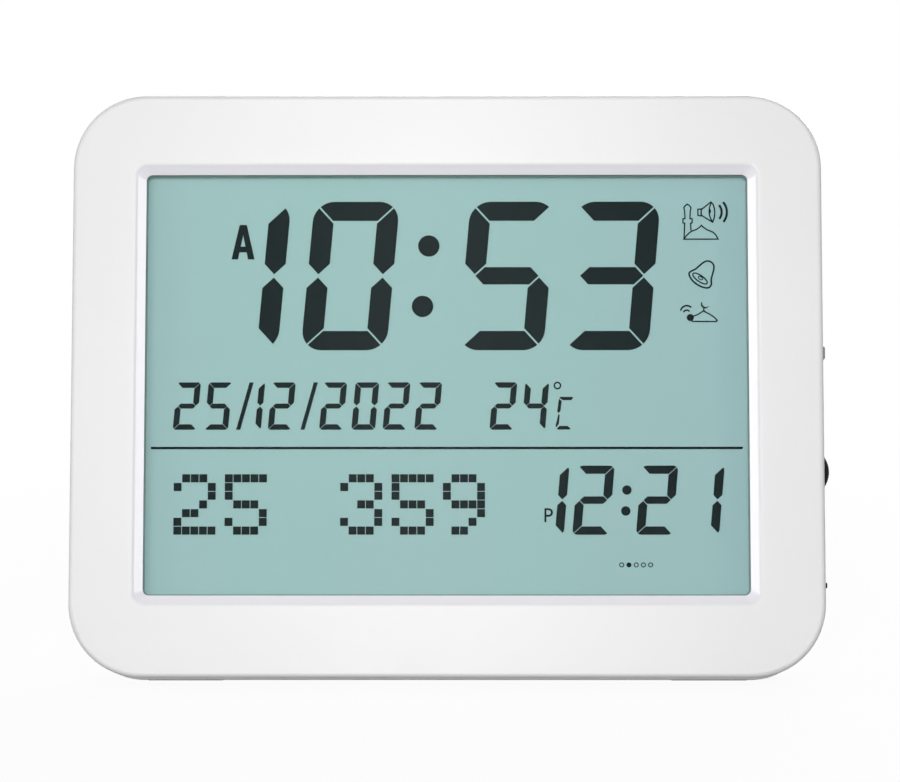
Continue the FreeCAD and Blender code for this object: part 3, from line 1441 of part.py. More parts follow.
****************************************
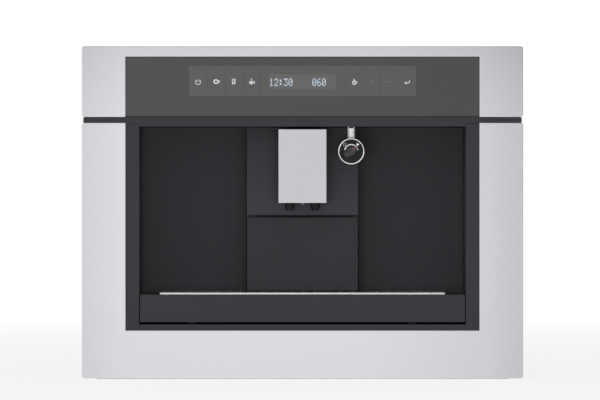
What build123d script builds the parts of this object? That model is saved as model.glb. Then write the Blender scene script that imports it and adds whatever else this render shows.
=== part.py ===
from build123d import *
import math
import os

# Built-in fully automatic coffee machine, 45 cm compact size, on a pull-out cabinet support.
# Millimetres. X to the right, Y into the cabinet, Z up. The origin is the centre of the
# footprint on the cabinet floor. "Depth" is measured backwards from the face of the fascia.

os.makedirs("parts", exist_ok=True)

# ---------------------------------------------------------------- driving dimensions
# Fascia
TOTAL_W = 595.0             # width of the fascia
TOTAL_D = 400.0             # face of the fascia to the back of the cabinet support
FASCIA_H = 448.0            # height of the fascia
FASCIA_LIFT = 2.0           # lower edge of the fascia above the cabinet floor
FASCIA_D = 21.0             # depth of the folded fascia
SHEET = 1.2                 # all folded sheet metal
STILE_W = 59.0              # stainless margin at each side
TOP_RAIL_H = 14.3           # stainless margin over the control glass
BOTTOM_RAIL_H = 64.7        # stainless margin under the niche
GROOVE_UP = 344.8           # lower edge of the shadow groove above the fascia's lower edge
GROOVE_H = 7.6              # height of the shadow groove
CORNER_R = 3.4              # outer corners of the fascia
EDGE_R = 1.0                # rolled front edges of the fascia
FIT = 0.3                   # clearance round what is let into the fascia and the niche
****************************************
AIM OF THE EXERCISE | All lines in the listing above from the line containing "What build123d script" to the line containing "and the niche", inclusive, should be retyped exactly; no other lines should appear.

RESULT OF THE TASK |
What build123d script builds the parts of this object? That model is saved as model.glb. Then write the Blender scene script that imports it and adds whatever else this render shows.
=== part.py ===
from build123d import *
import math
import os

# Built-in fully automatic coffee machine, 45 cm compact size, on a pull-out cabinet support.
# Millimetres. X to the right, Y into the cabinet, Z up. The origin is the centre of the
# footprint on the cabinet floor. "Depth" is measured backwards from the face of the fascia.

os.makedirs("parts", exist_ok=True)

# ---------------------------------------------------------------- driving dimensions
# Fascia
TOTAL_W = 595.0             # width of the fascia
TOTAL_D = 400.0             # face of the fascia to the back of the cabinet support
FASCIA_H = 448.0            # height of the fascia
FASCIA_LIFT = 2.0           # lower edge of the fascia above the cabinet floor
FASCIA_D = 21.0             # depth of the folded fascia
SHEET = 1.2                 # all folded sheet metal
STILE_W = 59.0              # stainless margin at each side
TOP_RAIL_H = 14.3           # stainless margin over the control glass
BOTTOM_RAIL_H = 64.7        # stainless margin under the niche
GROOVE_UP = 344.8           # lower edge of the shadow groove above the fascia's lower edge
GROOVE_H = 7.6              # height of the shadow groove
CORNER_R = 3.4              # outer corners of the fascia
EDGE_R = 1.0                # rolled front edges of the fascia
FIT = 0.3                   # clearance round what is let into the fascia and the niche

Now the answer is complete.